At the words which acknowledged him as Messiah, Jesus begins to speak about his passion (he will speak two other times about it after this). He says that the Son of man must suffer much, be condemned by the elders of the people, by the high priests and scribes; then be killed and rise on the third day. Hearing these words, Peter takes Jesus apart and begins to scold him. He had recognized the incomparable greatness of Jesus to the extent of using the greatest title at his disposal, but he could not accept the "end" that Jesus had presented to them. And it is here that two concepts of the Messiah collide: that of Peter, connected to strength, to power which overcomes, to the establishment of a political kingdom; the other one, that of Jesus, marked by humbling himself to the point of death which will nevertheless end in resurrection.

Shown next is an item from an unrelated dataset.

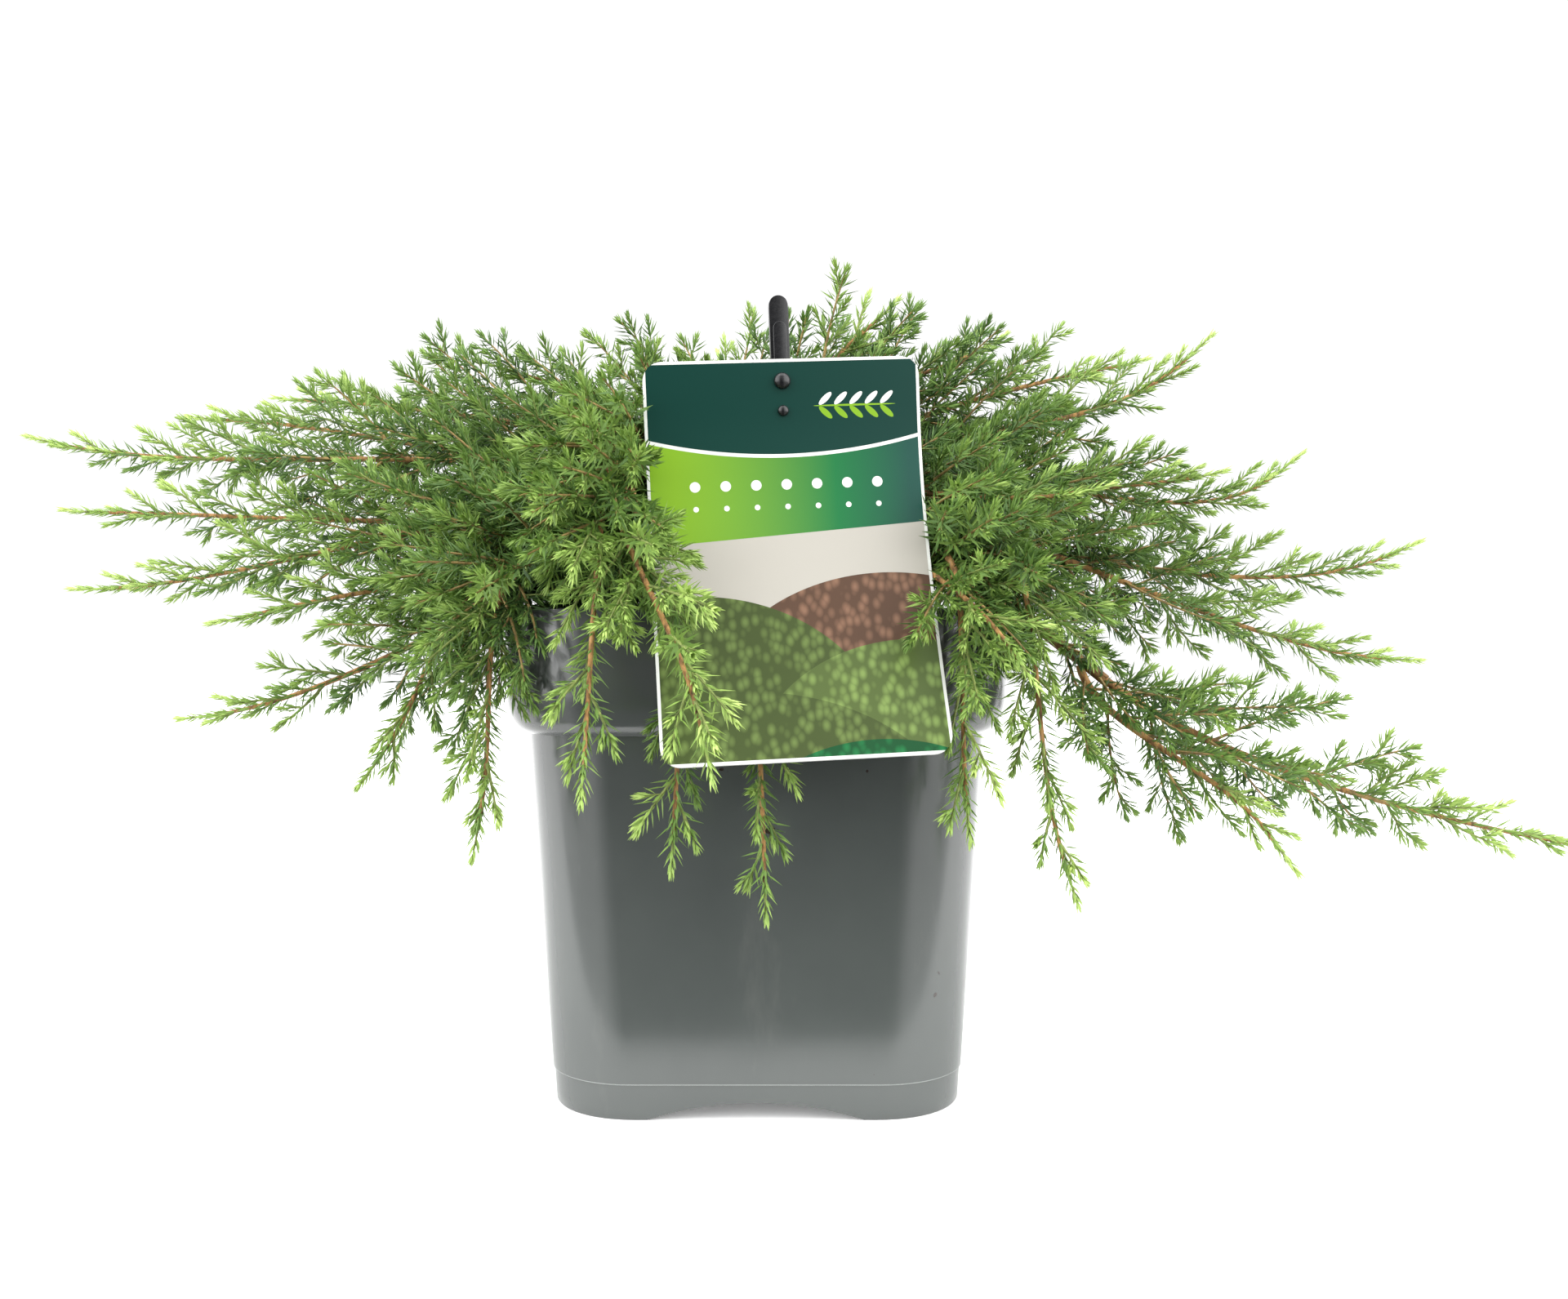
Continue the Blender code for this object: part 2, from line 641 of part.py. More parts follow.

Jesus, calling the crowd who followed him, says that if anyone wants to become his disciple, he or she must deny himself or herself, take up his or her own cross and follow him. And he adds: whoever thus loses his or her life, really saves it. All this will be clarified on the day of Jesus' resurrection. But already now, also for us, the way of service of the Gospel and of the Lord is the way to fully live according to God.